Both adhesives were tested in the laboratory and found to be starch-based adhesives.
There is no reason why an acid-free hinge cannot be manufactured in the U.S. The Arthur Salm Foundation is not a research group, but only tests products that are already on the market. We offer this data in the hope that some manufacturer will read it and produce an alkaline hinge for the benefit of everyone.
The following test procedure was used to determine the taste, peelability and adhesion of stamp hinges. Prior to testing, the samples were conditioned at standard TAPPI temperature of 730F and 50% relative humidity and the tests performed in accordance with standard TAPPI methods.

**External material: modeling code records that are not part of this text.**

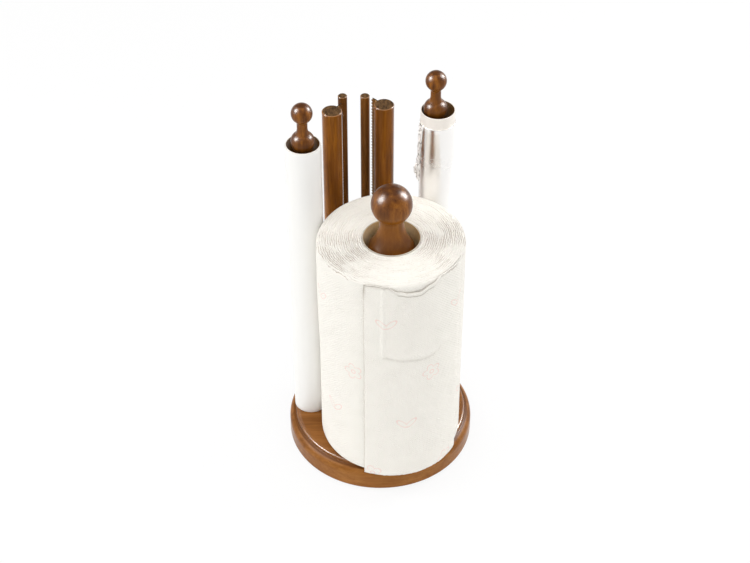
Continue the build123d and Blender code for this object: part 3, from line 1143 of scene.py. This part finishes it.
@dataclass
class KitchenRoll(WoundRoll):
    """The wound kitchen paper: a soft cylinder with ragged layers on top."""

    name: str = "kitchen_paper_roll"
    node: str = "paper_roll"
    body: str = "paper_wound"
    slot: str = "kitchen_paper"
    sides: int = 320
    seam: float = math.radians(95)
    top_round: float = 4.5 * MM
    mouth_round: float = 1.0 * MM
    bottom_round: float = 8.0 * MM
    layer: float = 2.3 * MM
    layer_step: float = 0.42 * MM
    ragged: float = 1.25 * MM
    wave: float = 0.55 * MM
    lumps: float = 0.35 * MM
    bulge: float = 1.5 * MM
    bulge_angle: float = 192.0
    bulge_width: float = 26.0

    def section(self) -> Profile:
        """Return the section, with a round mouth, shoulder and foot.

        Returns:
            The reach and height of each corner.
        """
        low, high, bore, radius = self.low.z, self.high.z, self.bore, self.radius
        mouth, mouth_top = bore + self.mouth_round, high - self.mouth_round
        shoulder, shoulder_top = radius - self.top_round, high - self.top_round
        foot, foot_top = radius - self.bottom_round, low + self.bottom_round
        steps = round((shoulder - mouth) / self.layer_step)
        return [
            (bore, low),
            *run_profile((bore, low), (bore, mouth_top), 8),
            *arc_profile((mouth, mouth_top), self.mouth_round, 180, 90, 3),
            *run_profile((mouth, high), (shoulder, high), steps),
            *arc_profile((shoulder, shoulder_top), self.top_round, 90, 0, 9),
            *run_profile((radius, shoulder_top), (radius, foot_top), 44),
            *arc_profile((foot, foot_top), self.bottom_round, 0, -90, 8),
            *run_profile((foot, low), (bore, low), 8),
        ]

    def softness(self, point: Vector, arm: Vector) -> Vector:
        """Return a corner's move for the ragged top, the wall's soft lumps and its bulge.

        Args:
            point: the corner.
            arm: its level distance from the axis.

        Returns:
            The move.
        """
        reach, angle = arm.length, math.atan2(arm.y, arm.x)
        on_top = smoothstep(self.high.z - self.top_round * 0.75, self.high.z - self.top_round * 0.1, point.z)
        on_wall = smoothstep(self.radius - 3 * MM, self.radius - 0.2 * MM, reach) * (1 - on_top)
        lump = ripple(arm.x * 28, arm.y * 28, point.z * 14) - 0.45
        away = (math.degrees(angle) - self.bulge_angle + 180) % 360 - 180
        rise = smoothstep(0.4, 0.9, (point.z - self.low.z) / (self.high.z - self.low.z))
        rise *= smoothstep(self.bore, self.radius, reach)
        out = self.lumps * lump * on_wall + self.bulge * hump(away, self.bulge_width) * rise
        drop = self._drop(point, reach, angle) * on_top * smoothstep(self.bore, self.bore + 2.5 * MM, reach)
        return arm.normalized() * out - Vector((0, 0, drop))

    def _drop(self, point: Vector, reach: float, angle: float) -> float:
        """Return how far the ragged layers on top fall short at a point.

        Args:
            point: the corner.
            reach: its distance from the axis.
            angle: its angle round it.

        Returns:
            The depth.
        """
        winding = reach / self.layer - angle / FULL_TURN + noise.noise(point * 60.0) * 0.6
        layer = math.floor(winding)
        height = 0.35 + 0.65 * ripple(layer * 7.31, angle * 1.6, 0.5)
        drop = self.ragged * (0.5 - 0.5 * math.cos(FULL_TURN * (winding - layer))) * max(0.0, height)
        drop += self.ragged * 0.45 * max(0.0, ripple(layer * 3.17, angle * 34.0, 2.0))
        return drop + self.wave * (0.5 + 0.5 * noise.noise(point * 24.0))


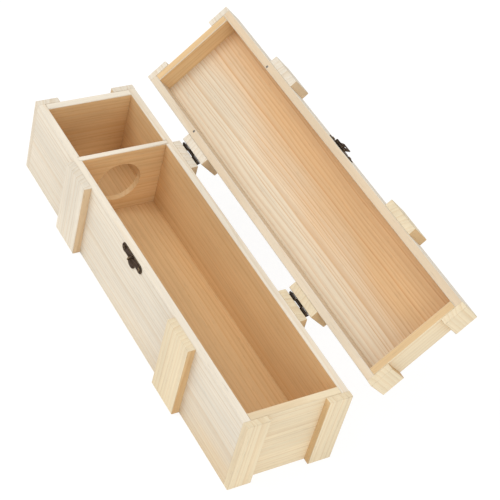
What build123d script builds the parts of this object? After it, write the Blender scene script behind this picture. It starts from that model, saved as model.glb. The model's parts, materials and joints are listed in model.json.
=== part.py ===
"""A pine presentation box for one wine bottle, with a hinged tray lid standing open.

Frame: millimetres, X along the box (near end at +X), Y across it (hasp side at -Y,
hinge side at +Y), Z up. The origin is the middle of the underside of the box body.
"""

from math import cos, radians, sin
import os

from build123d import *

# ---- Driving sizes of the woodwork -------------------------------------------------
box_length = 372.0  # over the two end panels
box_width = 94.0  # over the two long walls
body_height = 74.0  # underside to rim
lid_height = 24.0  # rim to top
board = 7.0  # long walls, end panels and lid rails
panel = 6.0  # bottom panel and lid panel
rabbet = 3.5  # how far a panel reaches into the boards round it
panel_play = 0.15  # left round a panel's edge so that it can swell
ease = 0.5  # chamfer of the edges that a hand meets

# ---- Divider between the bottle's body and its neck ---------------------------------
divider = 5.0  # thickness
neck_room = 64.0  # clear length of the far compartment
dado = 2.5  # depth of the grooves that hold the divider
dado_play = 0.15  # each side of the divider in its groove
neck_hole = 41.0  # diameter
neck_hole_height = 39.5  # centre above the underside

# ---- Battens ------------------------------------------------------------------------
side_batten_depth = 7.0  # how far the bands stand out from the long sides
end_batten_depth = 6.0  # and the upright strips from the end faces
end_batten_width = 21.0  # upright strips on the end faces
side_batten_width = 35.0  # bands round the long sides
side_batten_setback = 92.5  # centre of a band from the end of the box

# ---- Lid position -------------------------------------------------------------------
lid_gap = 0.3  # between the rims when the lid is shut
open_angle = 135.0  # the lid rests against its hinge stops here

# ---- Hinges -------------------------------------------------------------------------
hinge_length = 25.0
knuckles = 3  # two on the body leaf, one on the lid leaf
knuckle_gap = 0.3
leaf_sheet = 0.5
leaf_width = 13.0  # from the pin to the edge of the leaf
leaf_corner = 2.5
leaf_neck = 1.2  # straight part of the sheet beside the barrel
leaf_crank = 0.35  # how far the sheet steps out from the wood to the barrel
hinge_pin_radius = 0.5
pin_fit = 0.05  # radial
pin_play = 0.2  # between the barrel and each pin head
pin_head_radius = 1.0
pin_head_height = 0.6
stop_gap = 0.3  # between the stop ears and the lid leaf with the lid open
stop_near = 2.2  # the ears' bearing edge begins here along the lid leaf
stop_far = 4.2  # and ends here
stop_root_near = 0.9  # the ears' root on the body leaf begins here
stop_root_far = 4.6  # and ends here
hinge_screw_spread = 16.0

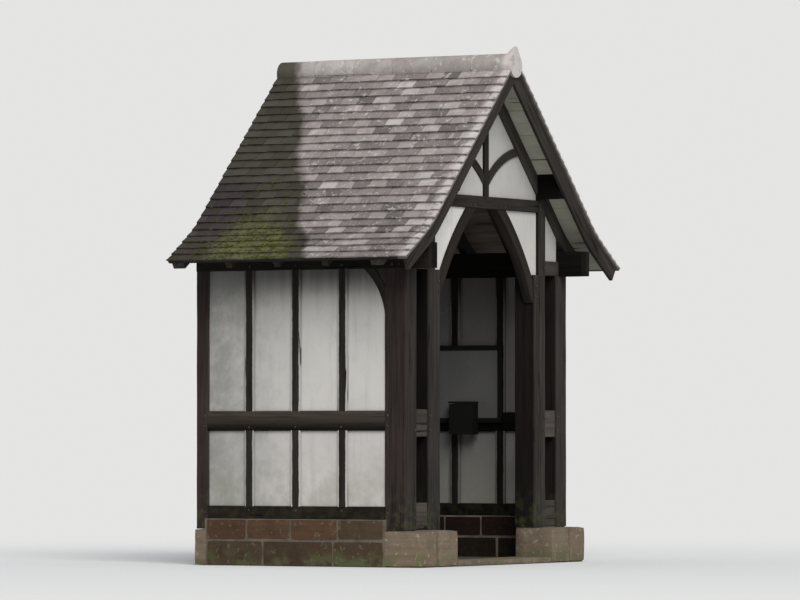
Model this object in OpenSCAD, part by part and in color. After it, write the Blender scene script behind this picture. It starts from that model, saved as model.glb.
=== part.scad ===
// Timber framed church porch: an open arched front, plaster panels and a tiled roof with flared eaves.
// Millimetres. The front gable faces -Y, the back stands against a wall at +Y, and the ground is Z = 0.
// The right half is drawn, and the left half is its mirror image. Depths are counted from the front posts.

/* [Overall] */
// Width over the corner posts
frame_w = 2900; // [2800:20:3000]
// Depth from the front of the front posts to the back of the rear posts
frame_d = 2100; // [2000:20:2400]
// How far the tiles run out past the front posts
verge_out = 285; // [260:5:340]

/* [Plinth and floor] */
// Height of the stone plinth under a side wall
plinth_h = 405; // [360:5:450]
// Height of the base stones under the end frames
pad_h = 315; // [270:5:350]
// How far the front base stones reach out past the posts
pad_out = 180; // [120:10:220]
// Thickness of the stone plinth
plinth_t = 250; // [230:10:300]
// How far the plinth stands proud of the timber
plinth_proud = 30; // [10:5:50]
// Thickness of the stone floor
floor_t = 40; // [30:5:50]
// Height of the threshold stone
threshold_h = 55; // [50:5:90]

/* [Posts] */
// Side of a square front post
post_w = 205; // [190:5:220]
// Depth of the rear posts, which stand against a wall
rear_post_d = 120; // [110:5:150]
// Width of a post beside the doorway
door_post_w = 215; // [200:5:225]
// Width of that post above its shoulder
door_post_top_w = 130; // [115:5:150]
// Open gap between a corner post and a door post
light_w = 190; // [170:5:210]

/* [Side walls] */
// Thickness of sills, rails and studs
timber_t = 110; // [100:5:130]
// Height of a side sill
sill_h = 110; // [100:5:140]
// Underside of the side rail
rail_z = 1165; // [1100:5:1230]
// Height of the side rail
rail_h = 170; // [150:5:190]
// Width of a stud
stud_w = 95; // [80:5:110]
// Number of studs in a side wall
stud_n = 3; // [2:1:4]
// How far the plaster lies behind the timber face
panel_in = 22; // [15:1:30]
// Thickness of a plaster panel
panel_t = 60; // [45:5:70]
// Height of the knee brace down the corner post
knee_h = 430; // [380:10:480]
// Reach of the knee brace along the wall plate
knee_l = 215; // [180:5:230]
// Width of the curved knee brace
knee_w = 70; // [60:5:80]

/* [Wall plates and ties] */
// Underside of the wall plate
plate_z = 2550; // [2500:10:2620]
// Width of the wall plate
plate_w = 150; // [140:5:170]
// Height of the wall plate
plate_h = 220; // [200:5:240]
// Height of the short tie between corner post and door post
tie_h = 130; // [110:5:140]
// Height of the sill under a side light
end_sill_h = 235; // [200:5:250]
// Underside of the rail across a side light
end_rail_z = 1110; // [1060:5:1150]
// Height of the rail across a side light
end_rail_h = 240; // [210:5:260]

/* [Arch and gable] */
// Foot of the arch braces below the underside of the wall plate
spring_drop = 250; // [230:5:280]
// Underside of the collar above the underside of the wall plate
collar_up = 555; // [540:5:570]
// Distance from the middle to the head of an arch brace
arch_flat = 180; // [150:5:200]
// Radius of an arch brace against half the doorway
arch_round = 2.85; // [2.4:0.05:3.2]
// Width of an arch brace
arch_w = 110; // [100:5:120]
// Blunt foot of an arch brace
arch_nose = 15; // [10:1:25]
// Height of the collar
collar_h = 110; // [95:5:115]
// Thickness of collars and principal rafters
frame_t = 120; // [110:5:120]
// Width of the king post
king_w = 90; // [80:5:100]
// Width of a curved gable strut
strut_w = 75; // [65:5:85]
// Foot of a gable strut above the collar
strut_foot = 100; // [85:5:120]
// Reach of a gable strut from the middle
strut_reach = 590; // [540:10:630]
// Radius of a gable strut
strut_r = 900; // [800:20:1200]

/* [Joints] */
// Thickness of a tenon
tenon_t = 32; // [28:1:36]
// Length of a tenon
tenon_l = 45; // [35:5:50]
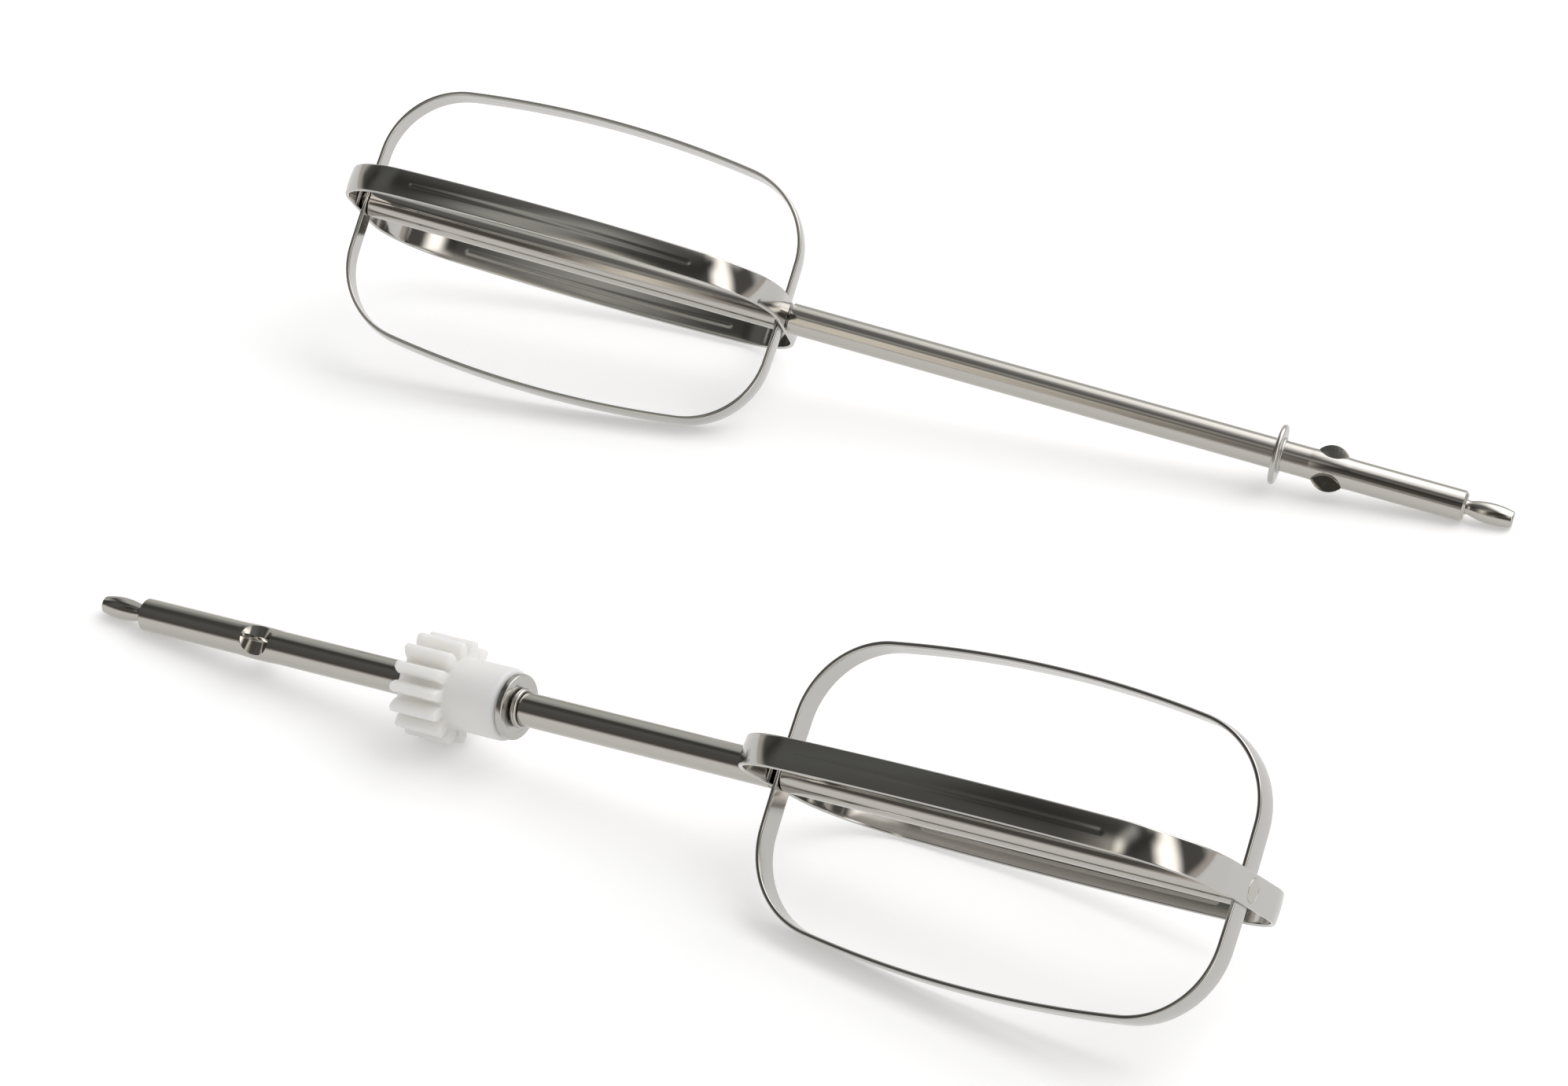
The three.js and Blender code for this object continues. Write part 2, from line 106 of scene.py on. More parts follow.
class BarSizes(bpy.types.PropertyGroup):
    """The drive shaft with its nub, fins, spigot and rivet."""

    beater_length: length("Beater length", "Bottom of the cage to the end of the nub", 193.5)
    radius: length("Shaft radius", "Of the round bar", 2.5)
    shoulder_chamfer: length("Shoulder chamfer", "Where the bar steps down to the nub", 0.45)
    nub_length: length("Nub length", "Shoulder to tip", 7.6)
    neck_radius: length("Neck radius", "Of the nub at the shoulder", 1.15)
    neck_length: length("Neck length", "Straight stretch behind the barrel", 0.6)
    nub_radius: length("Nub radius", "At the middle of the barrel", 1.7)
    nub_end_radius: length("Nub end radius", "Before the rounding at the tip", 1.35)
    nub_rounding: length("Nub rounding", "At the rim of the tip", 0.35)
    fin_distance: length("Fin distance", "Middle of the two fins to the tip", 29.6)
    fin_length: length("Fin length", "Along the bar", 5)
    fin_height: length("Fin height", "Above the bar", 1.3)
    fin_thickness: length("Fin thickness", "Of each blade", 0.4)
    fin_swelling: length("Fin swelling", "How much the bar swells between the fins", 0.1)
    dent_floor: length("Dent floor", "From the axis to the lowest of the dents", 1.3)
    plain_turn: angle("Plain fin turn", "From the outer loop's plane", 90)
    geared_turn: angle("Geared fin turn", "From the outer loop's plane", 3)
    crease: length("Crease", "Rounding of the pressed edges", 0.06)
    spigot_radius: length("Spigot radius", "Of the thin end inside the cage", 1.4)
    rivet_radius: length("Rivet radius", "Of the closed head at the bottom", 1.7)
    rivet_depth: length("Rivet depth", "Of the countersink", 0.5)
    key_length: length("Key length", "Of the ribs inside the pinion", 4)
    key_height: length("Key height", "Of the ribs above the bar", 0.7)
    key_width: length("Key width", "Of the ribs", 1.2)
    key_inset: length("Key inset", "Tip-side face of the pinion to the ribs", 3)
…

Thirty hinges were selected at random from each sealed packet of hinges. These were mounted on an alkaline grade stamp album page. The hinges were moistened individually with saliva and mounted manually on the album pages.
At the time of moistening, the taste of the hinges was observed; that is: sweet-satisfactory or bitter or sour-unsatisfactory.
After one week of storage at room temperature and humidity, the hinges were peeled off manually, and observed for ease of removal, completeness of removal and tearing. On the basis of observation, the hinges were rated as follows: Peelability: poor or good and Hinge Strength: Hinge tears or does not tear. If the report reads "10% tear", this indicates that ten percent of the hinges that were affixed to the page tore off without leaving a residue on the album page. Peelable indicates that all the hinges were able to be removed from the album page without a residue.
Due to the variability of adhesive gum on postage stamps, the test was performed on hinges affixed to album pages only and not to stamps.
If pH 7 is neutral, the lower numbers are acidic and the higher numbers are alkaline. It should be noted that pH 4 is ten times more acidic than pH 5 and one hundred more times acidic than pH 6. This is based on figures supplied by the National Bureau of Standards and the most widely used permanent paper standard in the world, ANSI Z39.48. The International Standards Organization is based on this standard, as are the national standards in other countries.